**Provided data:**
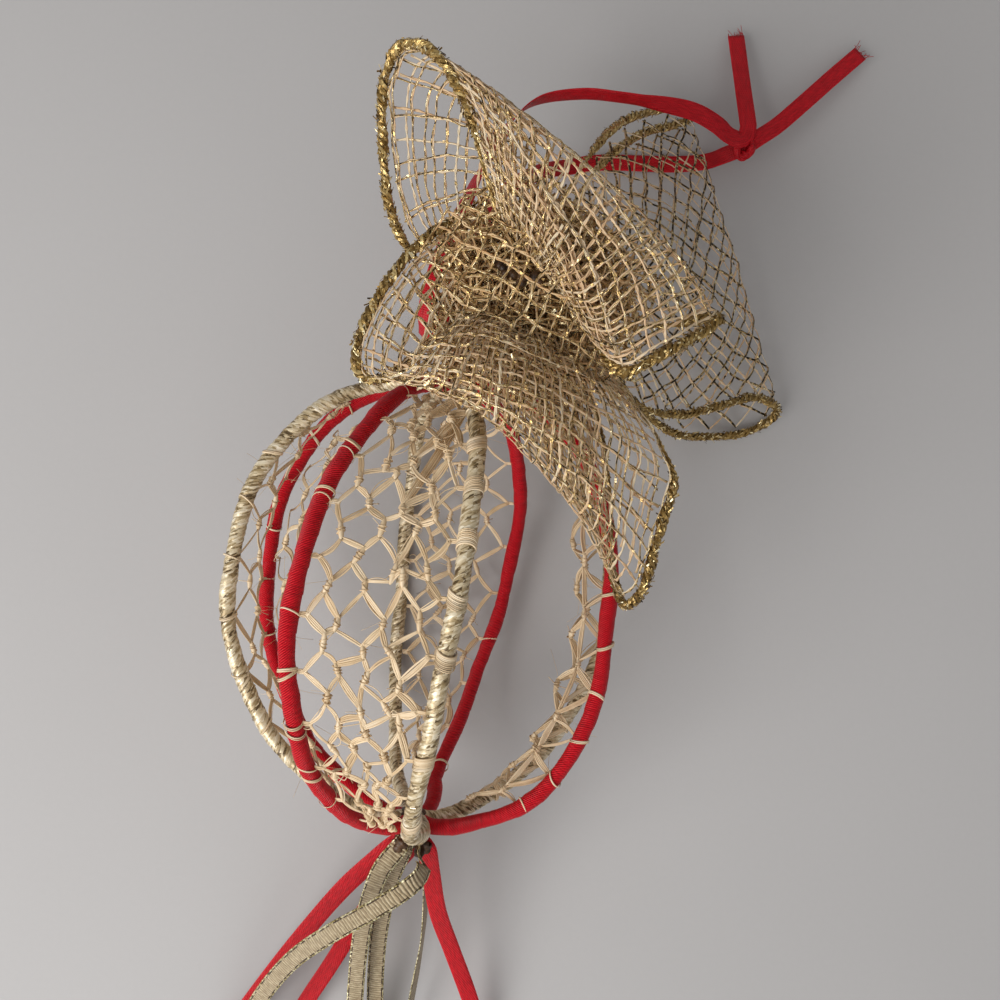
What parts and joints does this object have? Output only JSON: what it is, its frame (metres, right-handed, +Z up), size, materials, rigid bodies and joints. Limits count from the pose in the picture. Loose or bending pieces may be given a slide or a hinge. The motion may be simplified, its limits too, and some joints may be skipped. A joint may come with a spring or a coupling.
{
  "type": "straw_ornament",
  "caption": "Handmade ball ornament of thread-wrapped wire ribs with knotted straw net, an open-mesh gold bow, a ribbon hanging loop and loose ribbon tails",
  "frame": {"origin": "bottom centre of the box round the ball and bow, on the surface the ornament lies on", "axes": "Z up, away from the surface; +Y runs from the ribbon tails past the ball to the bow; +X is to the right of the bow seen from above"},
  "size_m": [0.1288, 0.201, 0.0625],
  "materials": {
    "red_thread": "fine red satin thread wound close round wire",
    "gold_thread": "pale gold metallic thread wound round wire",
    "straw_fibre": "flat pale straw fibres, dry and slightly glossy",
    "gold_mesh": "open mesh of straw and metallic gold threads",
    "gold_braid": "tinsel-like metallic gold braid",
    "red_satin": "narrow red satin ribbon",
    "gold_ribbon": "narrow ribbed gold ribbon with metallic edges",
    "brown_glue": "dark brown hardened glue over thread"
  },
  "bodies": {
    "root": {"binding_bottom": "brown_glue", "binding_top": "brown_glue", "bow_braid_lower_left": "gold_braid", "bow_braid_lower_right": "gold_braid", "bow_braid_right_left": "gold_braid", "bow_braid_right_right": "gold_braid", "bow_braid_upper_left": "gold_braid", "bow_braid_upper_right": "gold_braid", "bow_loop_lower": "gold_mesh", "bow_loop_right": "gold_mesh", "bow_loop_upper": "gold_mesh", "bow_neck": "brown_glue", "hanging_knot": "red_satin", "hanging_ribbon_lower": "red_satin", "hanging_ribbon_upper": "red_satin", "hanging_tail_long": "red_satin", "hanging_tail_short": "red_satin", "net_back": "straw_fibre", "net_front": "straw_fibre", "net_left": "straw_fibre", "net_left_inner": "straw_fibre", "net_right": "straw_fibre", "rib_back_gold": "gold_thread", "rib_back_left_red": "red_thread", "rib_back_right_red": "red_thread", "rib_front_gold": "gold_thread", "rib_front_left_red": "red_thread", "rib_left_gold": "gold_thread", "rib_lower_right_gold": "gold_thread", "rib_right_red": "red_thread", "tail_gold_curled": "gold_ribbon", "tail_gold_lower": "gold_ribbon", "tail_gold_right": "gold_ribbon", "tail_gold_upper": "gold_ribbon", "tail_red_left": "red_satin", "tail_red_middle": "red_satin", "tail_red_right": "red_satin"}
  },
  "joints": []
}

**Directive:** Extract all the material, leaving every line as it is.

**The response:**
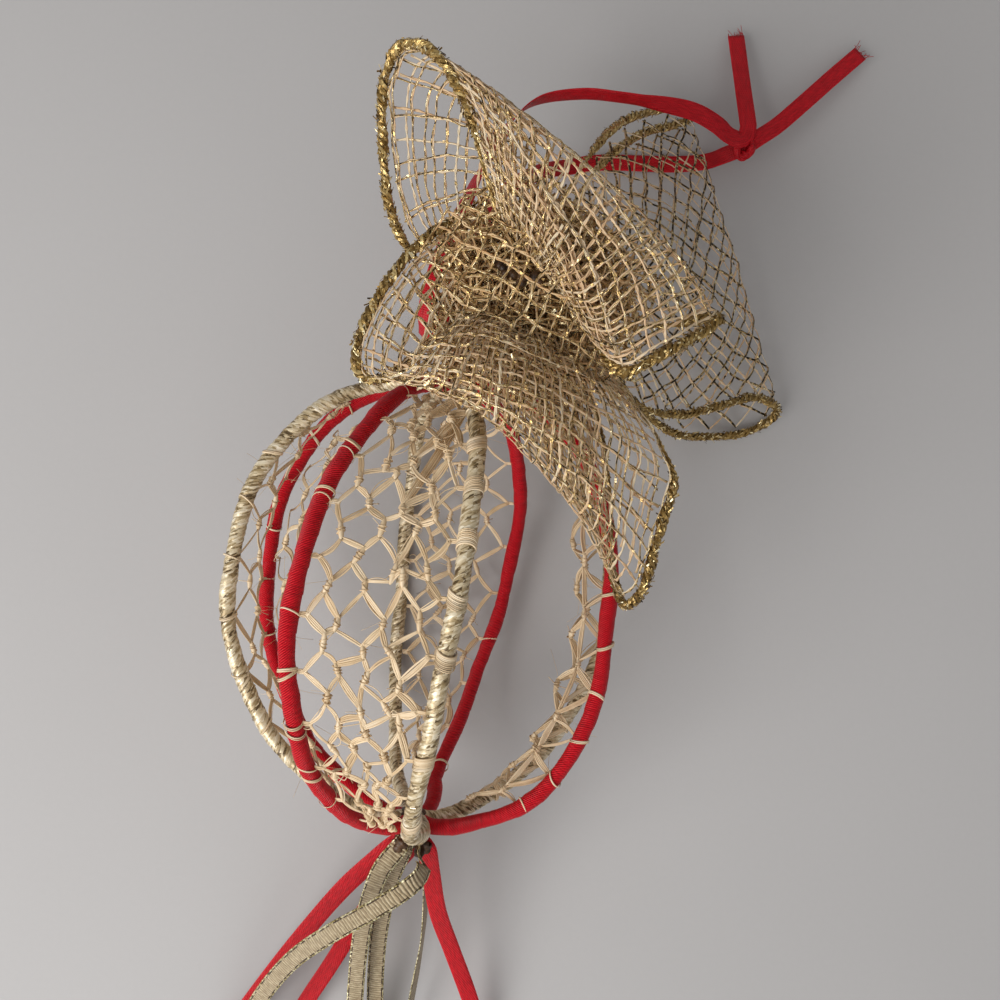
What parts and joints does this object have? Output only JSON: what it is, its frame (metres, right-handed, +Z up), size, materials, rigid bodies and joints. Limits count from the pose in the picture. Loose or bending pieces may be given a slide or a hinge. The motion may be simplified, its limits too, and some joints may be skipped. A joint may come with a spring or a coupling.
{
  "type": "straw_ornament",
  "caption": "Handmade ball ornament of thread-wrapped wire ribs with knotted straw net, an open-mesh gold bow, a ribbon hanging loop and loose ribbon tails",
  "frame": {"origin": "bottom centre of the box round the ball and bow, on the surface the ornament lies on", "axes": "Z up, away from the surface; +Y runs from the ribbon tails past the ball to the bow; +X is to the right of the bow seen from above"},
  "size_m": [0.1288, 0.201, 0.0625],
  "materials": {
    "red_thread": "fine red satin thread wound close round wire",
    "gold_thread": "pale gold metallic thread wound round wire",
    "straw_fibre": "flat pale straw fibres, dry and slightly glossy",
    "gold_mesh": "open mesh of straw and metallic gold threads",
    "gold_braid": "tinsel-like metallic gold braid",
    "red_satin": "narrow red satin ribbon",
    "gold_ribbon": "narrow ribbed gold ribbon with metallic edges",
    "brown_glue": "dark brown hardened glue over thread"
  },
  "bodies": {
    "root": {"binding_bottom": "brown_glue", "binding_top": "brown_glue", "bow_braid_lower_left": "gold_braid", "bow_braid_lower_right": "gold_braid", "bow_braid_right_left": "gold_braid", "bow_braid_right_right": "gold_braid", "bow_braid_upper_left": "gold_braid", "bow_braid_upper_right": "gold_braid", "bow_loop_lower": "gold_mesh", "bow_loop_right": "gold_mesh", "bow_loop_upper": "gold_mesh", "bow_neck": "brown_glue", "hanging_knot": "red_satin", "hanging_ribbon_lower": "red_satin", "hanging_ribbon_upper": "red_satin", "hanging_tail_long": "red_satin", "hanging_tail_short": "red_satin", "net_back": "straw_fibre", "net_front": "straw_fibre", "net_left": "straw_fibre", "net_left_inner": "straw_fibre", "net_right": "straw_fibre", "rib_back_gold": "gold_thread", "rib_back_left_red": "red_thread", "rib_back_right_red": "red_thread", "rib_front_gold": "gold_thread", "rib_front_left_red": "red_thread", "rib_left_gold": "gold_thread", "rib_lower_right_gold": "gold_thread", "rib_right_red": "red_thread", "tail_gold_curled": "gold_ribbon", "tail_gold_lower": "gold_ribbon", "tail_gold_right": "gold_ribbon", "tail_gold_upper": "gold_ribbon", "tail_red_left": "red_satin", "tail_red_middle": "red_satin", "tail_red_right": "red_satin"}
  },
  "joints": []
}